Prescription Drug Abuse

Protecting Loved Ones from Prescription Drug Abuse or Overdoses Starts at Home

Vol. 14 Issue 8

Prescription drug abuse may be one of the most hidden types of substance abuse ever. There’s no liquor bottles in the trash, no needles hidden in a box under the bed, no little baggie of green leaves or white powder in the backpack. In fact, everything may look normal at first glance.

Maybe the first sign of a problem is that you lift a prescription bottle of your own or a family member’s and it seems a little light. You look inside and note that the supply is lower than you thought and make a note to get a refill soon. Maybe the prescription is hydrocodone (Vicodin or Lortab) left over from some dental work or minor surgery or maybe you have a bottle of over-the-counter cough medicine from a child’s illness last winter.

According to national surveys, more than 75 percent of teenage prescription drug abusers say they got those drugs from friends or family. It’s easy enough to slip into the bathroom and lift a few pills from someone’s bottle of OxyContin, Xanax or Valium. And even if your children would never do this (or you don’t have children), visitors or workmen to your house or your aging mother’s house could check the medicine cabinet while using the bathroom or working on the house. Once someone has your medication (or perhaps the medication of a family member you are caring for) then it’s up for grabs.

About 9 percent of high school seniors admit to abusing a narcotic drug other than heroin – mostly prescription opiates and opioids like methadone, OxyContin, Percocet, or Vicodin. And approximately 40 percent of these students feel that it is “easy” or “very easy” to get their hands on these drugs.

The answer is very simple: lock prescriptions away. It can be as easy as stopping by an office supply store and getting a small locking box. Place your medications in the box, keep it in a drawer and keep the keys well hidden elsewhere. This will prevent casual theft. Or you can locate a locking medicine cabinet easily enough. They are available online for $100 to $200 plus an installation charge if you have a handyman mount it in the bathroom.

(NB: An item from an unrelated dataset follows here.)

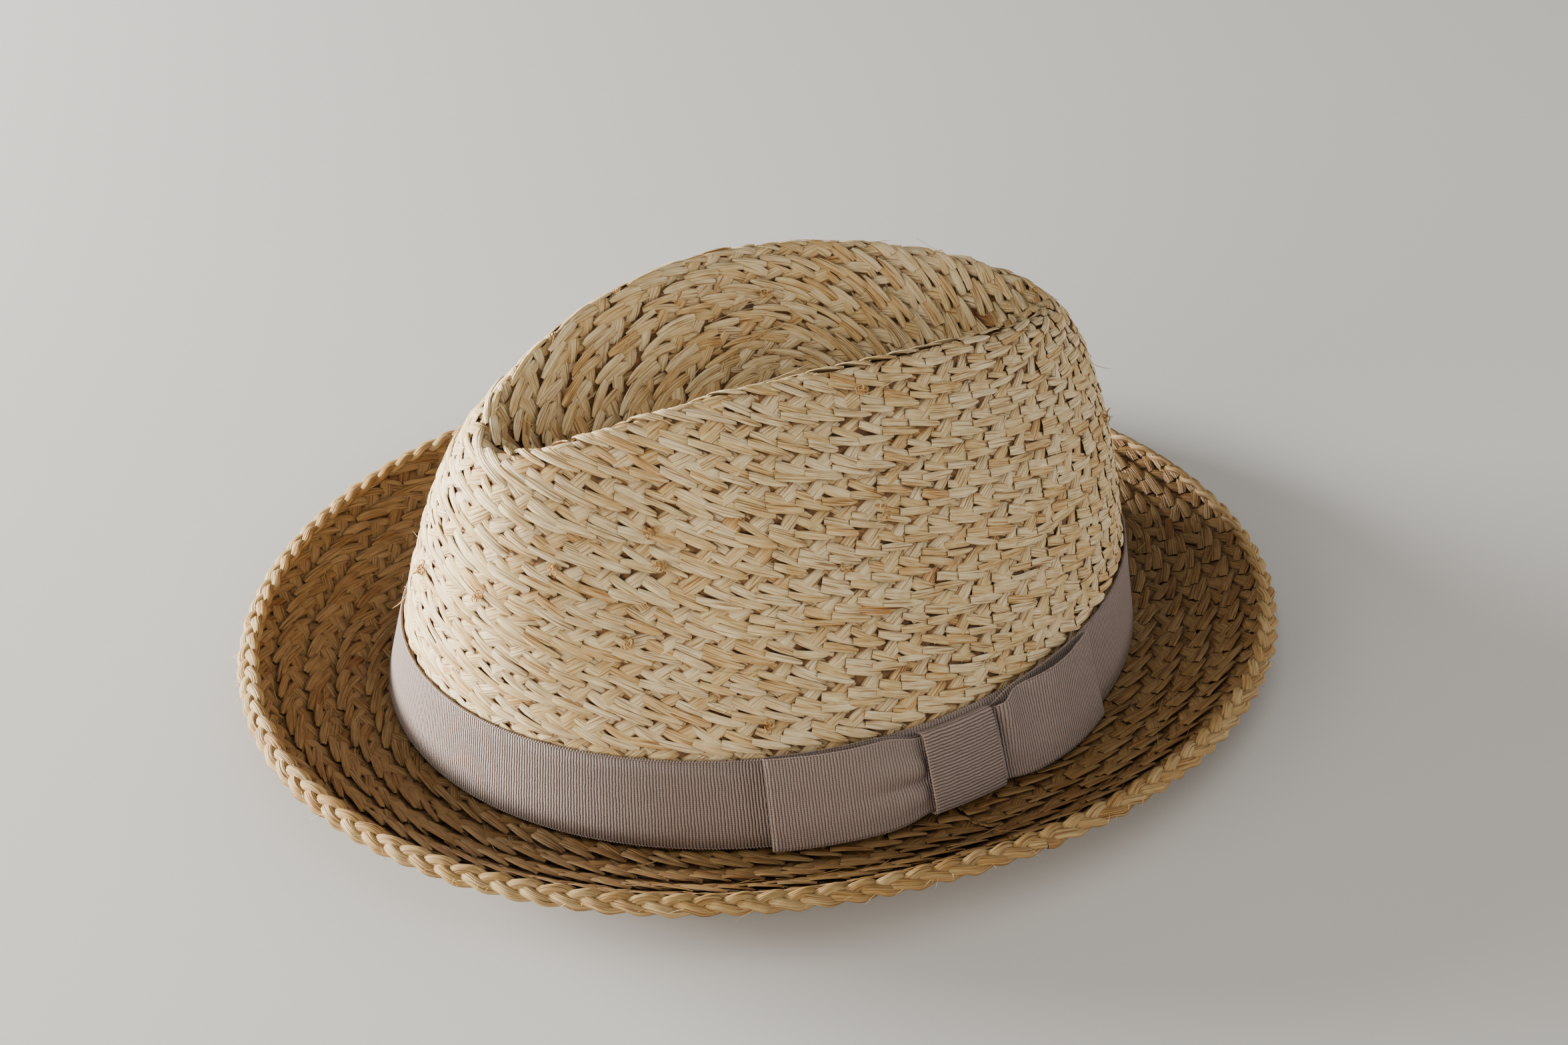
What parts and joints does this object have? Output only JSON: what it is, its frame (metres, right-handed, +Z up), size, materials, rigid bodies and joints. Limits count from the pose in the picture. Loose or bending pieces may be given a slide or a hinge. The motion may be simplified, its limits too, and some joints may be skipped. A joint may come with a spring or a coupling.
{
  "type": "raffia hat",
  "caption": "Narrow-brimmed plaited raffia hat with a teardrop crease, a turned-up brim, a braided edge and a grosgrain ribbon with a flat bow.",
  "frame": {"origin": "on the surface that the hat rests on, below the middle of the hat's box", "axes": "+Z up through the crown, -Y towards the hat's front, +X towards the wearer's left, where the bow is"},
  "size_m": [0.2408, 0.2816, 0.1025],
  "materials": {
    "crown_straw": "matt plaited raffia, cream to light tan",
    "brim_straw": "matt plaited raffia, warm tan",
    "edge_straw": "twisted raffia, light tan",
    "ribbon": "ribbed grosgrain ribbon, mauve taupe"
  },
  "bodies": {
    "root": {"crown": "crown_straw", "brim": "brim_straw", "brim_edge": "edge_straw", "ribbon_band": "ribbon", "bow_front_loop": "ribbon", "bow_back_loop": "ribbon", "bow_knot": "ribbon"}
  },
  "joints": []
}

And if you have prescriptions that are no longer needed, don’t hold onto them. Rather than flushing them down the toilet, which adds them to the water supply, check with local pharmacies to see if they will dispose of them for you or contact your local waste service company and ask about hazardous waste disposal.

A very little bit of work on your part can help keep these drugs out of circulation in your community.

Source: Testimony of Stephen J. Pasierf, Abuse of Prescription and Over the Counter Drug, March 1, 2008, http://www.drugfree.org/Portal/About/NewsReleases/International_Narcotics
Source: Monitoring the Future Study, 2009, http://monitoringthefuture.org/data/09data/fig09_10.pdf
Source: Proper Disposal of Prescription Drugs, October 2009, http://www.whitehousedrugpolicy.gov/publications/pdf/prescrip_disposal.pdf

Antibiotics linked to Allergies and Asthma

ANTIBIOTICS LINKED TO DEVELOPMENT OF ALLERGIES AND ASTHMA

Vol. 7 Issue 127

A study conducted at Henry Ford Hospital in Detroit has linked antibiotics to allergies and asthma in children. Children who received antibiotics within their first six months were at an increased risk of developing asthma and allergies by the age of seven.

448 children were followed from birth to seven years; the children were divided by gender into even groups.

Researchers collected data about all prescribed oral antibiotics; blood tests that measures immunoglobulin E (the antibody that causes allergies); skin reaction tests that determines if a person is hypersensitive to an allergen, and on all clinical visits. Researchers also collected environmental samples from the homes of the children.

The data was collected before birth and then at the first four birthdays. Each child was then evaluated at 6 to 7-years-old by a certified allergist.

Forty-nine percent of the children had received antibiotics by the age of six-months; the most commonly prescribed antibiotic was penicillin. Other finding included:

* Children who received antibiotics by six months old were 1.5 times more likely to develop allergies by age seven than children who did not receive antibiotics, and 2.5 times more likely to develop asthma.
* Children who lived with less than two pets by the age of six months given at least one antibiotic were 1.7 times more likely to develop allergies and three times more likely to develop asthma.
* Children whose mothers had a history of allergies were twice as likely to develop allergies. Those who were breast-fed more than four months, and received antibiotics by six months were three times as likely to develop allergies; the risk of asthma was not influenced by breast feeding and antibiotics.

According to Christine Cole Johnson, PhD, lead author of the study and senior epidemiologist for Henry Ford’s Department of Biostatistics and Research Epidemiology, “…we need to be more prudent in prescribing antibiotics for children at such an early age. In the past, many of them were prescribed unnecessarily, especially for viral infections like colds and the flu when the antibiotics would have no effect anyway.”

SOURCE: Henry Ford Health System press release, Science Daily, October 1, 2003; WCA News,
www.wcanews.com, October 2003; www.newscientist.com, September 30, 2003; BBC News, news.bbc.co.uk.